In World War Z, prejudice is present on all the economic levels, from the lower classes to the upper classes and across the global. It knows no social or cultural bounds.
Thankfully, if a bit unrealistically, it seems every character who suffers from prejudice manages to overcome it by the end of their story.
In World War Z, change generally comes in two flavors: tasty change, nasty change, and the occasional swirled combination of both. But the novel's consideration of change goes beyond labeling one type of change bad and another good. The real concern here is how people respond to change. Israel understands change is inevitable and keeps an eye out for it, preparing the best they can. As a result, they weather the zombie apocalypse better than others. Countries like Russia and America want to maintain the status quo, trying to fix the problem while also keep it hidden. This response makes an already nasty change worse. So, while change can be either positive or negative, the degree relies largely on the way we respond to it.
World War Z seems to suggest that our modern lifestyle makes dealing with change more difficult.

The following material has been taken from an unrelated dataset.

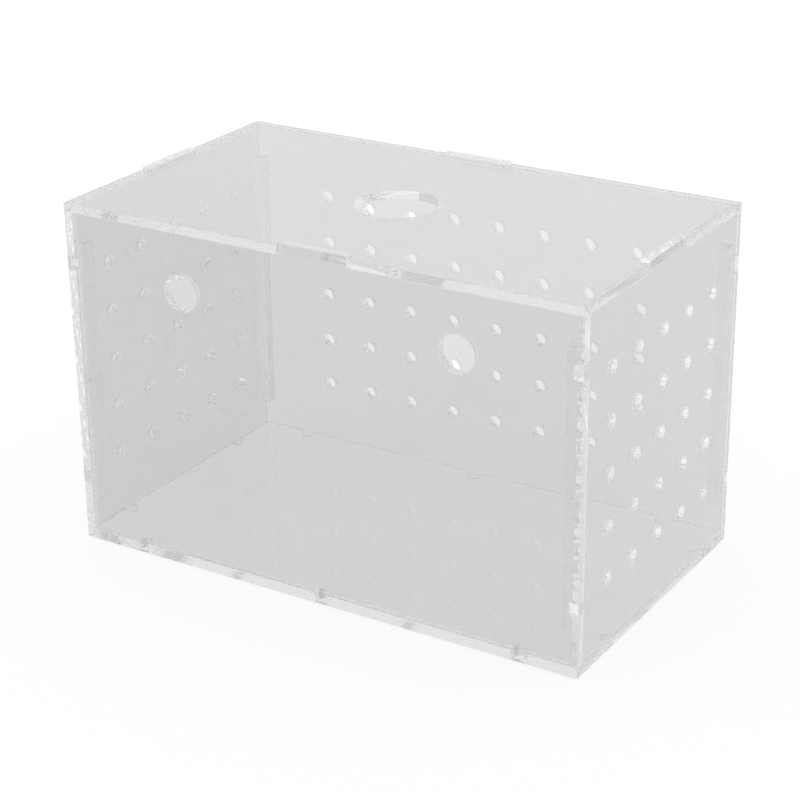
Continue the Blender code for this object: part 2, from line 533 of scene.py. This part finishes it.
@dataclass
class AcrylicSheet:
    """One sheet or rod: its outline between two corners, its holes and its place.

    edges holds the tabs and notches of the bottom, right, top and left edges. clearness is the share of
    light that passes the faces, edge_clearness the outer edges and shade_speck_clearness the specks in the holes.
    A rod is a sheet as thick as the rod is long: polished_sides polishes its sides and leaves its ends cut.
    RIM_REACH is how far past a hole's wall its broken rim may reach, in rims.
    """

    node: str
    body: str
    slot: str
    thickness: float
    low: tuple[float, float]
    high: tuple[float, float]
    edges: tuple[list[Run], list[Run], list[Run], list[Run]]
    holes: list[Hole]
    place: Matrix
    rim: float
    # Painted shade: a clearness below one greys a sheet's clear acrylic to show the darker surroundings
    # seen through it
    clearness: float
    edge_clearness: float
    # Painted shade: the specks darken the holes' walls to tone down the light seen through the holes
    shade_speck_clearness: float = 0.82
    polished_sides: bool = False

    CUT_MAP = "cut"
    FACE, EDGE, HOLE = 0, 1, 2
    RIM_SEGMENTS = 2
    RIM_REACH = 1.5
    FLAT = 0.99
    CREASE = math.radians(40)

    def _outline(self) -> list[Vector]:
        """Draws the outline with the tabs and notches of its edges.

        Returns:
            The counter-clockwise points.
        """
        corners = [
            Vector(self.low),
            Vector((self.high[0], self.low[1])),
            Vector(self.high),
            Vector((self.low[0], self.high[1])),
        ]
        points: list[Vector] = []
        for start, end, runs in zip(corners, corners[1:] + corners[:1], self.edges):
            along = (end - start).normalized()
            outward = Vector((along.y, -along.x))
            zero = start - along * start.dot(along)
            points.append(start)
            for run in runs:
                points.extend(zero + along * place + outward * reach for place, reach in run)
        return points

    def _cut_out(self) -> bmesh.types.BMesh:
        """Fills the outline round its holes and gives it its thickness.

        Returns:
            The closed sheet in its own plane.
        """
        shape = bmesh.new()
        rim = [shape.verts.new((*point, 0)) for point in self._outline()]
        for first, second in zip(rim, rim[1:] + rim[:1]):
            shape.edges.new((first, second))
        for hole in self.holes:
            radius = hole.diameter / 2
            ring = bmesh.ops.create_circle(shape, cap_ends=False, segments=hole.sides, radius=radius)
            bmesh.ops.translate(shape, verts=ring["verts"], vec=(hole.x, hole.y, 0))
        bmesh.ops.triangle_fill(shape, use_beauty=True, edges=shape.edges[:], normal=(0, 0, 1))
        raised = bmesh.ops.extrude_face_region(shape, geom=shape.faces[:])
        lifted = [part for part in raised["geom"] if isinstance(part, bmesh.types.BMVert)]
        bmesh.ops.translate(shape, verts=lifted, vec=(0, 0, self.thickness))
        bmesh.ops.recalc_face_normals(shape, faces=shape.faces[:])
        return shape

    def _is_flat(self, face: bmesh.types.BMFace) -> bool:
        """Whether a face lies in the sheet's plane."""
        return abs(face.normal.z) > self.FLAT

    def _round_rims(self, shape: bmesh.types.BMesh) -> None:
        """Breaks the sharp rims of both faces.

        Args:
            shape: The sheet, changed in place.
        """
        rims = [
            edge
            for edge in shape.edges
            if len(edge.link_faces) == 2 and sum(self._is_flat(face) for face in edge.link_faces) == 1
        ]
        bmesh.ops.bevel(
            shape,
            geom=rims,
            offset=self.rim,
            offset_type="OFFSET",
            affect="EDGES",
            segments=self.RIM_SEGMENTS,
            profile=0.5,
            material=-1,
            clamp_overlap=True,
        )

    def _hole_round(self, face: bmesh.types.BMFace) -> Hole | None:
        """The hole whose wall or rim a face belongs to, if it does.

        Args:
            face: The face.

        Returns:
            The hole, or None.
        """
        if self._is_flat(face):
            return None
        middle = face.calc_center_median()
        for hole in self.holes:
            away = math.hypot(middle.x - hole.x, middle.y - hole.y)
            if away < hole.diameter / 2 + self.RIM_REACH * self.rim:
                return hole
        return None

    def _cut_place(self, face: bmesh.types.BMFace, hole: Hole | None, point: Vector) -> tuple[float, float]:
        """Where a corner of a face lies on the cut's map.

        Args:
            face: The face.
            hole: The hole that it belongs to, if it does.
            point: The corner.

        Returns:
            Its run along the edge or round the hole, and its depth in the sheet. On a flat face, its place.
        """
        if self._is_flat(face):
            return point.x, point.y
        if hole:
            centre = Vector((hole.x, hole.y))
            middle = face.calc_center_median()
            start = math.atan2(middle.y - hole.y, middle.x - hole.x)
            turn = (point.xy - centre).angle_signed(middle.xy - centre, 0.0)
            return (start + turn) * hole.diameter / 2, point.z
        return point.x * -face.normal.y + point.y * face.normal.x, point.z

    def _map_cuts(self, shape: bmesh.types.BMesh) -> None:
        """Sorts the faces by finish, and maps each cut by its run along the edge and its depth.

        Args:
            shape: The sheet, changed in place.
        """
        layer = shape.loops.layers.uv.new(self.CUT_MAP)
        for face in shape.faces:
            hole = self._hole_round(face)
            if hole:
                face.material_index = self.HOLE
            else:
                face.material_index = self.EDGE if self._is_flat(face) == self.polished_sides else self.FACE
            for loop in face.loops:
                loop[layer].uv = self._cut_place(face, hole, loop.vert.co)

    def build(self, effects: EffectGroups) -> bpy.types.Object:
        """Makes the sheet, dresses it and puts it on its body.

        Args:
            effects: The shared node groups.

        Returns:
            The finished piece.
        """
        finishes: list[AcrylicFinish] = [
            PolishedFace.of_sheet(self.node, self.clearness),
            LaserCut.of_edge(self.node, self.edge_clearness),
        ]
        if self.holes:
            finishes.append(LaserCut.of_hole(self.node, self.shade_speck_clearness))
        shape = self._cut_out()
        self._round_rims(shape)
        self._map_cuts(shape)
        bmesh.ops.transform(shape, matrix=self.place, verts=shape.verts[:])
        mesh = bpy.data.meshes.new(self.node + "_acrylic")
        shape.to_mesh(mesh)
        shape.free()
        for finish in finishes:
            mesh.materials.append(finish.material(effects))
        mesh.set_sharp_from_angle(angle=self.CREASE)
        for polygon in mesh.polygons:
            polygon.use_smooth = polygon.material_index != self.FACE and not self.polished_sides
        piece = bpy.data.objects.new(self.node + "_acrylic", mesh)
        bpy.context.scene.collection.objects.link(piece)
        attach(piece, self.body)
        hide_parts(self.node)
        return piece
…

In World War Z, anything that brings about a negative change can also bring about a positive change, zombies included.
Shakespeare once wrote "the course of true love never did run smooth" (source). True then, true now, and doubly true once the undead being chomping their way across the globe. Love is a problematic theme in World War Z. On the one hand, love influences people to make decisions that have disastrous consequences, such as refugees spreading the plague to other countries in the hopes of saving their loved ones. On the other hand, love provides the impetus for many of the zombie war's heroes to do what they do. So while the love may have created the zombie war, it also helps bring it to an end.
Keep your score cards handy. If you tally it up, love ultimately proves a more deadly than beneficial emotion in the novel.
Interestingly enough, there are no examples of romantic love in the novel. People just don't have the time to find boyfriends or girlfriends that aren't undead creeps.